The risk to that view is not hard to identify. Sequential revenue growth slowed to +3.6% in Q4 FY2025 after +6.9% in Q3 FY2025 and +8.1% in Q2 FY2025, while inventories rose to $237.8 million from $215.4 million. Depreciation expense also increased to $8.7 million in fiscal Q4 2025 from $6.9 million in Q3 2025, and capex rose to $20.2 million from the prior quarter by $11.5 million. If demand does not arrive, those numbers turn from forward investment into operating leverage pressure. The offset is that adjusted operating income was $67 million, up 5.5% sequentially from $63.5 million in fiscal Q3 2025 and up 32.1% year-over-year, while adjusted net income increased approximately 4.7% to $71.4 million from $68.2 million. The operating data do not yet show the cost of expansion overwhelming the model. They show a company taking on capacity costs while still expanding adjusted profit dollars.

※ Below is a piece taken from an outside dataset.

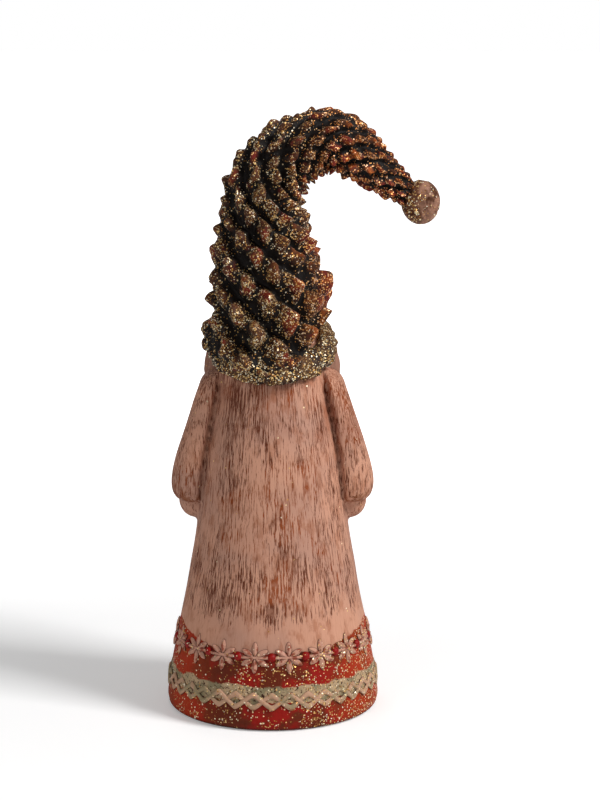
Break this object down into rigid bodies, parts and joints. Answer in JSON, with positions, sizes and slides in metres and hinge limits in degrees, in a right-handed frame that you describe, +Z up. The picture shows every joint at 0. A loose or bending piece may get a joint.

What to watch next is precise. For fiscal Q1 ending January 2, 2026, the thesis requires revenue within or above the $265 million to $273 million guide, adjusted gross margin within or above 56.5% to 58.5%, and adjusted EPS within or above $0.98 to $1.02 on 76.6 million fully diluted shares. It also requires management to maintain the fiscal 2026 message of sequential quarterly gross margin improvements of between 25 to 50 basis points, because that is the clearest evidence that the RTP Fab expansion is not dilutive. The break points are equally concrete: inventories rising materially above $237.8 million without revenue progressing beyond $261.2 million, capex moving beyond the $50 million to $55 million fiscal year 2026 estimate without a clearer revenue ramp, or a retreat from the up to 30% RTP Fab capacity expansion over the next 12 to 18 months. Confirmation would be Q1 revenue near the high end of $265 million to $273 million with adjusted gross margin near the high end of 56.5% to 58.5%; failure would be a revenue guide miss paired with inventory still building from $237.8 million, because that would convert today’s variant perception from capacity-led upside into demand-risk overbuild.